This as-told-to essay is based on a conversation with Sarah Guller, the 25-year-old cofounder of makeup brand Forta, based in the Bay Area. Her previous employment and identity have been confirmed by Business Insider. This story has been edited for length and clarity.
I started at Stanford when I was 17. I kind of got shepherded into finance and became locked into a path that I didn’t know much about.
I graduated in 2022 and was able to skip banking and go straight into a growth equity firm in Boston, which is unusual. I stuck it out for two years and then moved back to California to do a similar job at a different company. It was an amazing learning opportunity and a great job, but I got burned out very quickly.
I didn’t cook a meal for myself once those first two years. My hair started falling out. I missed family birthdays. I worked past midnight most of the time. I don’t think I went to a gym once the first two years.
I wasn’t happy, but I was getting a $346,000 salary and felt like I should be happy. It felt wrong to complain about a job that all my friends were asking how I landed. It was a silent struggle for a while.
Two and a half years ago, one of my best friends from Stanford who played in the WNBA wanted to do something entrepreneurial. As an athlete, she sweats her makeup off. At the time, I was investing in beauty brands. There were hundreds of beauty brands but nothing mainstream around performance. We felt like the right team to do it.
For a while, I still had my golden handcuffs and was in a cycle of waiting for my next bonus. Finally, I hit a point where my mental health was in the gutter, and I needed to do something about it.
Eight months ago, I quit, and went all-in on the brand. We built it from scratch and launched it a month ago.
Quitting was a roller coaster — and the founder lifestyle isn’t glamorous
I went from having every hour of my day programmed to having full autonomy over my schedule. As a founder, there’s always work to do, but there’s no one to tell me to do it or give me deadlines. Keeping myself accountable was a big learning moment.

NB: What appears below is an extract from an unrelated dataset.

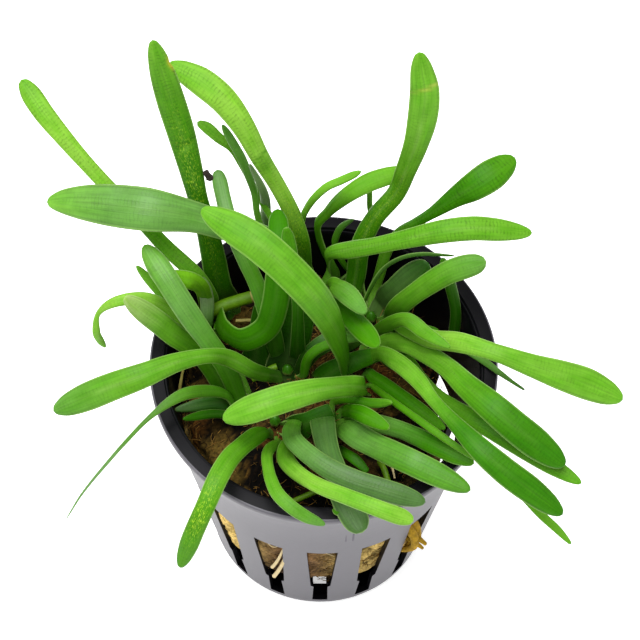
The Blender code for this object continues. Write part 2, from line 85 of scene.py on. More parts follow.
def linear(colour: Colour) -> Colour:
    """Turn a screen colour, 0 to 255, into the linear values that shaders take."""
    return tuple(((c / 255 + 0.055) / 1.055) ** 2.4 if c > 10 else c / 255 / 12.92 for c in colour)


def ease(low: float, high: float, value: np.ndarray) -> np.ndarray:
    """Rise gently from 0 at low to 1 at high."""
    share = np.clip((value - low) / (high - low), 0.0, 1.0)
    return share * share * (3 - 2 * share)


def bell(value: np.ndarray, middle: float, reach: float) -> np.ndarray:
    """A soft bump of height 1 at the middle."""
    return np.exp(-(((value - middle) / reach) ** 2))



class Graph:
    """A node tree with short calls to add and join nodes."""

    def __init__(self, tree: bpy.types.NodeTree) -> None:
        """Hold the tree."""
        self.tree = tree

    def add(self, kind: str, inputs: dict | None = None, **settings: object) -> bpy.types.Node:
        """Add a node.

        Args:
            kind: the node's type.
            inputs: values or output sockets by input name or number.
            settings: attributes of the node.

        Returns:
            The node.
        """
        node = self.tree.nodes.new(kind)
        for name, value in settings.items():
            setattr(node, name, value)
        for key, value in (inputs or {}).items():
            socket = node.inputs[key]
            if isinstance(value, bpy.types.NodeSocket):
                self.tree.links.new(value, socket)
            else:
                socket.default_value = value
        return node

    def math(self, operation: str, *values: object) -> bpy.types.NodeSocket:
        """Join values through a Math node and give back its output."""
        return self.add("ShaderNodeMath", dict(enumerate(values)), operation=operation).outputs[0]

    def remap(self, value: object, low: float, high: float, to_low: float, to_high: float) -> bpy.types.NodeSocket:
        """Map a value from one range to another, clamped."""
        node = self.add("ShaderNodeMapRange", {0: value, 1: low, 2: high, 3: to_low, 4: to_high})
        return node.outputs[0]

    def blend(self, kind: str, share: object, first: object, second: object) -> bpy.types.NodeSocket:
        """Blend two colours.

        Args:
            kind: the blend type, such as MIX or MULTIPLY.
            share: how much of the second.
            first: colour or socket.
            second: colour or socket.

        Returns:
            The colour socket.
        """
        node = self.add("ShaderNodeMix", {0: share, 6: first, 7: second}, data_type="RGBA", blend_type=kind)
        return node.outputs[2]


def node_group(name: str, inputs: dict[str, tuple[str, object]], outputs: dict[str, str]) -> tuple:
    """Start a shader node group.

    Args:
        name: the group's name.
        inputs: socket type and default by input name.
        outputs: socket type by output name.

    Returns:
        The group, its graph, its input node and its output node.
    """
    tree = bpy.data.node_groups.new(name, "ShaderNodeTree")
    for label, (kind, default) in inputs.items():
        socket = tree.interface.new_socket(name=label, in_out="INPUT", socket_type=kind)
        socket.default_value = default
    for label, kind in outputs.items():
        tree.interface.new_socket(name=label, in_out="OUTPUT", socket_type=kind)
    graph = Graph(tree)
    return tree, graph, graph.add("NodeGroupInput"), graph.add("NodeGroupOutput")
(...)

It was definitely an adjustment. My cofounder and I both used our own savings for the design, logo, brand assets, brand identity, and our first purchase order. We quickly realized how expensive those are. A minimum order quantity is around 10,000 units, which cost roughly $17,000. We raised a friends and family round of funding which helped.
I’m working almost the same hours as I was in PE, but making a fraction of of my last salary. I didn’t even know what to do with the money I was making when I graduated college. I was going on all of these trips and buying designer items. I became comfortable not checking the price tag.

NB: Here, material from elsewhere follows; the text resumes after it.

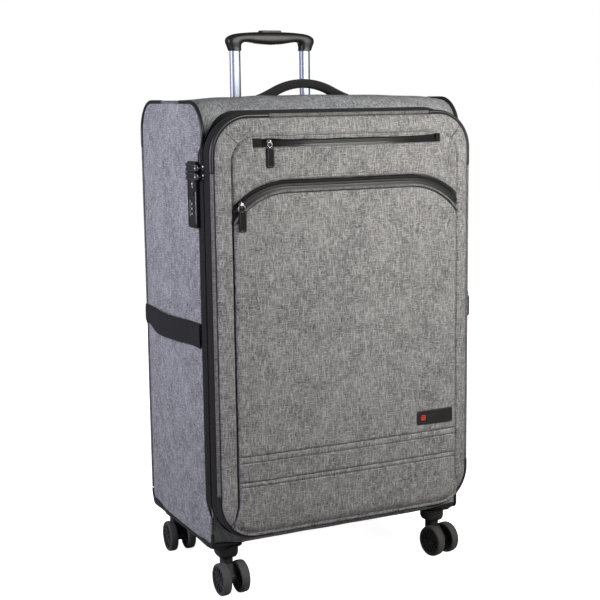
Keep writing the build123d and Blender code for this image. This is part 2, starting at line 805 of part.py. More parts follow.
# ---- Main opening: flap, zip halves, band and hinge tape ----------------
flap_inset = 0.15
tape_inset = flap_inset + band_wall + 0.15
tape_wall = 0.8
coil_wall = 0.9
coil_width = 1.8
expander_tape_back = -133.0
hinge_low = mouth_mid_z - mouth_height / 2 + mouth_corner_r + 12
hinge_high = mouth_mid_z + mouth_height / 2 - mouth_corner_r - 12


def zip_half(back, front, coil_back, coil_front):
    """One tape of the main zip with its coil edge, open along the hinge side."""
    with BuildPart() as half:
        add(mouth_ring(tape_inset, tape_inset + tape_wall, back, front))
        add(mouth_ring(tape_inset, tape_inset + coil_wall, coil_back, coil_front))
        with BuildSketch(Plane.XY.offset(hinge_low)):
            with Locations((half_width, zip_line)):
                Rectangle(60, 60)
        extrude(amount=hinge_high - hinge_low, mode=Mode.SUBTRACT)
    return half.part


with BuildPart() as main_zip_flap:
    add(mouth_ring(flap_inset, flap_inset + band_wall, mouth_back - 0.1, zip_back_edge))
main_zip_flap.part.label = "main_zip_flap"
export_step(main_zip_flap.part, "parts/main_zip_flap.step")

with BuildPart() as main_zip_case_tape:
    add(
        zip_half(
            zip_line + 12, zip_back_edge + 0.1, zip_line + coil_width, zip_back_edge + 0.05
        )
    )
main_zip_case_tape.part.label = "main_zip_case_tape"
export_step(main_zip_case_tape.part, "parts/main_zip_case_tape.step")

with BuildPart() as main_zip_lid_tape:
    add(
        zip_half(
            zip_front_edge - 0.1, zip_line - 12, zip_front_edge - 0.05, zip_line - coil_width
        )
    )
main_zip_lid_tape.part.label = "main_zip_lid_tape"
export_step(main_zip_lid_tape.part, "parts/main_zip_lid_tape.step")

with BuildPart() as lid_band:
    add(mouth_ring(flap_inset, flap_inset + band_wall, zip_front_edge, band_front))
lid_band.part.label = "lid_band"
export_step(lid_band.part, "parts/lid_band.step")

with BuildPart() as lid_hinge_tape:
    with BuildSketch(Plane.XY.offset(hinge_low + 2)):
        with Locations((half_width - tape_inset - 0.6, (mouth_back + zip_back_edge) / 2)):
            Rectangle(1.2, mouth_back - zip_back_edge - 1)
    extrude(amount=hinge_high - hinge_low - 4)
lid_hinge_tape.part.label = "lid_hinge_tape"
export_step(lid_hinge_tape.part, "parts/lid_hinge_tape.step")

with BuildPart() as expander_zip_tape:
    add(mouth_ring(tape_inset, tape_inset + tape_wall, expander_tape_back, band_front + 0.1))
expander_zip_tape.part.label = "expander_zip_tape"
export_step(expander_zip_tape.part, "parts/expander_zip_tape.step")

# ---- Front panel with its piping, gusset and pockets --------------------
gusset_inset = 4.5
gusset_depth = 47.0
gusset_front = -145.1
piping_inset = 2.0
rim_inset = 5.7
plate_inset = 5.5
pad_half = 200.0
pad_bottom = 125.0
pad_top = 738.0
pad_front = -161.0
pad_corner_r = 40.0
window_half = 165.0
window_bottom = 721.0
window_top = 735.0
window_floor = -155.0
zip_face = -159.5

with BuildPart() as expander_gusset:
    add(mouth_ring(gusset_inset, gusset_inset + 1, gusset_front + gusset_depth, gusset_front))
expander_gusset.part.label = "expander_gusset"
export_step(expander_gusset.part, "parts/expander_gusset.step")

with BuildPart() as front_panel_shell:
    with BuildSketch(Plane.XZ.offset(-panel_back + 0.2)):
        add(mouth_outline(plate_inset))
    extrude(amount=panel_back - 0.2 - panel_front)
    add(mouth_ring(rim_inset, rim_inset + 2.4, gusset_front - 0.4, panel_back - 0.2))
    with BuildSketch(Plane.XZ.offset(-panel_front)):
        with Locations((0, (pad_bottom + pad_top) / 2)):
            RectangleRounded(2 * pad_half, pad_top - pad_bottom, pad_corner_r)
    extrude(amount=panel_front - pad_front)
    chamfer(front_panel_shell.faces().sort_by(Axis.Y)[0].edges(), 3)
    with BuildSketch(Plane.XZ.offset(-window_floor)):
        with Locations((0, (window_bottom + window_top) / 2)):
            Rectangle(2 * window_half, window_top - window_bottom)
    extrude(amount=20, mode=Mode.SUBTRACT)
front_panel_shell.part.label = "front_panel_shell"
export_step(front_panel_shell.part, "parts/front_panel_shell.step")

with BuildPart() as front_panel_lining:
    with BuildSketch(Plane.XZ.offset(-panel_back - 1.2)):
        add(mouth_outline(rim_inset + 2.6))
    extrude(amount=1.2)
front_panel_lining.part.label = "front_panel_lining"
export_step(front_panel_lining.part, "parts/front_panel_lining.step")

cord_r = 2.9
front_bore_r = 3.0
front_sleeve_r = 3.3
cord_half_x = half_width - piping_inset
cord_low = mouth_mid_z - mouth_height / 2 + piping_inset
cord_high = mouth_mid_z + mouth_height / 2 - piping_inset
cord_plane = Plane.XZ.offset(-piping_y)
front_sleeves = (
    ((-cord_half_x, 683), (-cord_half_x, cord_high), (-131, cord_high)),
    ((152, cord_high), (cord_half_x, cord_high), (cord_half_x, 680)),
    ((cord_half_x, 179), (cord_half_x, cord_low), (150, cord_low)),
    ((-135, cord_low), (-cord_half_x, cord_low), (-cord_half_x, 181)),
)

with BuildPart() as front_piping:
    with BuildLine(cord_plane) as cord_path:
        FilletPolyline(
            (0, cord_low),
            (cord_half_x, cord_low),
            (cord_half_x, cord_high),
            (-cord_half_x, cord_high),
            (-cord_half_x, cord_low),
            (-0.2, cord_low),
            radius=mouth_corner_r - piping_inset,
        )
    with BuildSketch(Plane(cord_path.line @ 0, z_dir=cord_path.line % 0)):
        Circle(cord_r)
    sweep(path=cord_path.line)
front_piping.part.label = "front_piping"
export_step(front_piping.part, "parts/front_piping.step")

with BuildPart() as front_piping_sleeves:
    for start, corner, end in front_sleeves:
        add(
            corner_sleeve(
                cord_plane,
                start,
                corner,
                end,
                mouth_corner_r - piping_inset,
                front_bore_r,
                front_sleeve_r,
            )
        )
front_piping_sleeves.part.label = "front_piping_sleeves"
export_step(front_piping_sleeves.part, "parts/front_piping_sleeves.step")

with BuildPart() as top_pocket_zip_tape:
    with BuildSketch(Plane.XZ.offset(-zip_face - 1.5)):
        with Locations((0, (window_bottom + window_top) / 2)):
            Rectangle(2 * window_half - 0.4, window_top - window_bottom - 0.4)
    extrude(amount=1.5)
top_pocket_zip_tape.part.label = "top_pocket_zip_tape"
export_step(top_pocket_zip_tape.part, "parts/top_pocket_zip_tape.step")

pocket_half = 197.0
pocket_bottom = 130.0
pocket_arc_x = 109.0
pocket_arc_z = 541.0
pocket_arc_r = 112.0
zip_low_r = 114.5
zip_high_r = 129.5
slider_arc_r = 122.0
slider_arc_angle = 130.0
crown_mid_x = 12.5
crown_mid_z = 385.0
crown_width = 355.0
crown_height = 470.0
crown_rise = 6.5


def arched_outline(arc_r):
    """The pocket's face: a flat top that falls away in an arc towards each side."""
    with BuildSketch() as outline:
        with Locations((-pocket_arc_x, pocket_arc_z), (pocket_arc_x, pocket_arc_z)):
            Circle(arc_r)
        with Locations((0, pocket_arc_z + arc_r / 2)):
            Rectangle(2 * pocket_arc_x, arc_r)
        with Locations((0, (pocket_arc_z + pocket_bottom) / 2)):
            Rectangle(2 * pocket_half + 60, pocket_arc_z - pocket_bottom)
        with Locations((0, pocket_bottom + 300)):
            Rectangle(2 * pocket_half, 600, mode=Mode.INTERSECT)
    return outline.sketch


with BuildPart() as front_pocket_panel:
    with BuildSketch(Plane.XZ.offset(-pad_front + 0.2)):
        add(arched_outline(pocket_arc_r))
    extrude(amount=3.3)
    with BuildSketch(Plane.XZ.offset(-pad_front + 3.5)):
        with Locations((crown_mid_x, crown_mid_z)):
            RectangleRounded(crown_width, crown_height, 30)
    extrude(amount=crown_rise)
    chamfer(front_pocket_panel.faces().sort_by(Axis.Y)[0].edges(), 5)
front_pocket_panel.part.label = "front_pocket_panel"
export_step(front_pocket_panel.part, "parts/front_pocket_panel.step")

with BuildPart() as front_pocket_zip_tape:
    with BuildSketch(Plane.XZ.offset(-pad_front + 0.2)):
        add(arched_outline(zip_high_r))
        add(arched_outline(zip_low_r), mode=Mode.SUBTRACT)
    extrude(amount=1.3)
front_pocket_zip_tape.part.label = "front_pocket_zip_tape"
export_step(front_pocket_zip_tape.part, "parts/front_pocket_zip_tape.step")

badge_width = 69.0
badge_height = 24.0
badge_x = 153.5
badge_z = 266.0
pocket_face = pad_front - 10.0

with BuildPart() as label_badge:
    with BuildSketch(Plane.XZ.offset(-pocket_face + 0.2)) as badge_outline:
        with Locations((badge_x, badge_z)):
            Rectangle(badge_width, badge_height)
        fillet(badge_outline.vertices().group_by(Axis.X)[-1], 6)
    extrude(amount=1.5)
label_badge.part.label = "label_badge"
export_step(label_badge.part, "parts/label_badge.step")

# ---- Zip sliders and their pullers --------------------------------------
# Each slider's plane lies on the zip: local x is the puller's hinge axis, local y
# points away from the hanging puller, and local z is outwards.
slider_lift = 0.2
slider_thick = 1.8
bridge_pin_r = 0.9
low_bridge = 4.2
high_bridge = 9.0
bridge_half = 3.0
bridge_post = 1.0
puller_eye_r = 1.9
puller_width = 9.5
puller_thick = 1.8


def slider(plane, width, length, bridge_height):
    """A zip slider: a body plate and a bridge of two posts with a pin between them."""
    pin_plane = Plane(
        plane.origin + plane.z_dir * bridge_height, x_dir=plane.y_dir, z_dir=plane.x_dir
    )
    with BuildPart() as body:
        with BuildSketch(plane.offset(slider_lift)):
            RectangleRounded(width, length, 1.5)
        extrude(amount=slider_thick)
        with BuildSketch(plane.offset(slider_lift + slider_thick - 0.1)):
            with GridLocations(2 * bridge_half, 1, 2, 1):
                Rectangle(bridge_post, 3.4)
        extrude(amount=bridge_height + 1.2 - slider_lift - slider_thick)
        with BuildSketch(pin_plane):
            Circle(bridge_pin_r)
        extrude(amount=bridge_half, both=True)
    return body.part


def puller(plane, length, bridge_height):
    """A flat zip puller with an eye round the slider's bridge pin."""
    pin_plane = Plane(
        plane.origin + plane.z_dir * bridge_height, x_dir=plane.y_dir, z_dir=plane.x_dir
    )
    with BuildPart() as tab:
        with BuildSketch(plane.offset(bridge_height - puller_thick / 2)):
            with Locations((0, -4.5)):
                Rectangle(2 * bridge_half - 1.6, 9)
            with Locations((0, -length / 2 - 3)):
                RectangleRounded(puller_width, length - 6, 2)
        extrude(amount=puller_thick)
        with BuildSketch(pin_plane):
            Circle(puller_eye_r)
        extrude(amount=bridge_half - 0.8, both=True)
        with BuildSketch(pin_plane):
            Circle(bridge_pin_r + running)
        extrude(amount=2 * bridge_half, both=True, mode=Mode.SUBTRACT)
    return tab.part


slider_angle = math.radians(slider_arc_angle)
front_slider_x = -pocket_arc_x + slider_arc_r * math.cos(slider_angle)
front_slider_z = pocket_arc_z + slider_arc_r * math.sin(slider_angle)
expander_y = -141.0
expander_z = 468.0
upper_slider_z = 691.0
lower_slider_z = 677.5
left_dir = Vector(-1, 0, 0)
right_dir = Vector(1, 0, 0)
front_dir = Vector(0, -1, 0)

# name: (origin, hinge axis, outward direction, body width and length, bridge height,
# puller length)
zip_pulls = {
    "main_upper": (
        (-half_width, zip_line, upper_slider_z), (0, 0, -1), left_dir, (11, 7.5), high_bridge, 50
    ),
    "main_lower": (
        (-half_width, zip_line, lower_slider_z), (0, 0, -1), left_dir, (11, 7.5), high_bridge, 50
    ),
    "expander": ((half_width, expander_y, expander_z), (0, 1, 0), right_dir, (6.5, 11), low_bridge, 42),
    "top_pocket": ((-138, zip_face, 728), (1, 0, 0), front_dir, (9, 9), low_bridge, 36),
    "front_pocket": (
        (front_slider_x, pad_front - 1.5, front_slider_z),
        (1, 0, 0),
        front_dir,
        (8, 9),
        low_bridge,
        36,
    ),
}

for name, (origin, hinge, outward, body_size, bridge_height, reach) in zip_pulls.items():
    zip_plane = Plane(origin, x_dir=hinge, z_dir=outward)

    with BuildPart() as zip_slider:
        add(slider(zip_plane, body_size[0], body_size[1], bridge_height))
    zip_slider.part.label = f"{name}_slider"
    export_step(zip_slider.part, f"parts/{name}_slider.step")

    with BuildPart() as zip_puller:
        add(puller(zip_plane, reach, bridge_height))
    zip_puller.part.label = f"{name}_puller"
    export_step(zip_puller.part, f"parts/{name}_puller.step")
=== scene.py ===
import json
import math

import bmesh
import bpy
import numpy as np
from mathutils import Matrix, Vector


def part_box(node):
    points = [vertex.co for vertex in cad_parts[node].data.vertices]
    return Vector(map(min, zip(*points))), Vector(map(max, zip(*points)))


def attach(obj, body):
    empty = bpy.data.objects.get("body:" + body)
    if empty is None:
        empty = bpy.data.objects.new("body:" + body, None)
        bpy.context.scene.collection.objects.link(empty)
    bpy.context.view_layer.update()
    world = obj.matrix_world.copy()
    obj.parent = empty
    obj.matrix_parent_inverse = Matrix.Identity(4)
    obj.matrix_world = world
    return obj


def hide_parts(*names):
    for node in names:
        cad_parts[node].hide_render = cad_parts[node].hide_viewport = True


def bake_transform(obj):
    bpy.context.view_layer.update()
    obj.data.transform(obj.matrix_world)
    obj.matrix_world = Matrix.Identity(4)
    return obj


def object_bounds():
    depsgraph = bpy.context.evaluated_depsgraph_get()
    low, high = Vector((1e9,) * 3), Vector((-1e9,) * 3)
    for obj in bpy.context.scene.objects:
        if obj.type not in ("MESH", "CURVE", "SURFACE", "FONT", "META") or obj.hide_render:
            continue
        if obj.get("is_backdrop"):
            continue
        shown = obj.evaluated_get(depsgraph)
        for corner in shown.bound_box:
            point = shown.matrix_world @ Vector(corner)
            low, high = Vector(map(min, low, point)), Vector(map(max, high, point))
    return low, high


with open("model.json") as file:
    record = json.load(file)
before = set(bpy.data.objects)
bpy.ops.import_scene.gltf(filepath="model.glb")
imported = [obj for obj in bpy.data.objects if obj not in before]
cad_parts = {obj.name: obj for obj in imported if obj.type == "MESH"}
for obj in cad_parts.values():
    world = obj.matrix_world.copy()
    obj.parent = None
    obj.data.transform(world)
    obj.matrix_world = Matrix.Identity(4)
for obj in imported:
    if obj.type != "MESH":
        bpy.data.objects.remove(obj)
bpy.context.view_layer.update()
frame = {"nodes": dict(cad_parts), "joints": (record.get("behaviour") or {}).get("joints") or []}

FRONT = np.array((0.0, -1.0, 0.0))
UP = np.array((0.0, 0.0, 1.0))
LEFT = np.array((-1.0, 0.0, 0.0))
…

Now, I say “no” a lot. I don’t eat out or shop as much. It’s not glamorous.
I would rather try something
People thought it was crazy to jump full time into this and I still have doubts about quitting. If we have a slow day of sales, I’m like, “What am I doing?”
But I’ve always wanted to take advantage of the life I was born into. My parents are immigrants from India and my dad was born in a village without electricity. I’m the first woman in his bloodline to go past elementary school.
I would rather try something and it not work out, than be on my death bed and think “I slaved away at a corporate job my whole life and will never know what I could have done if I believed in myself.” That regret would haunt me.
Even though I’m working similar hours, it’s for myself and it’s for something I’m excited about. I also have much more flexibility and that’s why I’m not dealing with burnout. I do pilates every day and I get to take mid-day classes. I cook all my meals and I’ve realized how much of an impact eating healthy, homemade meals has on my mental health.
I have two 16-year-old twin siblings and it’s been nice to spend time with them and go to their sports games on a weekday. They’re heading off to college soon and we’ll probably never get that much time together again.
On a practical note, people take time off for business school or sabbaticals all the time. Worst comes to worst, I can go back into working.
I recognize I have a lot of privilege. My family lives here and I’m not at risk of losing a home. But for the moment, I have no contingency plan. It could all flop, but my eggs are in this basket.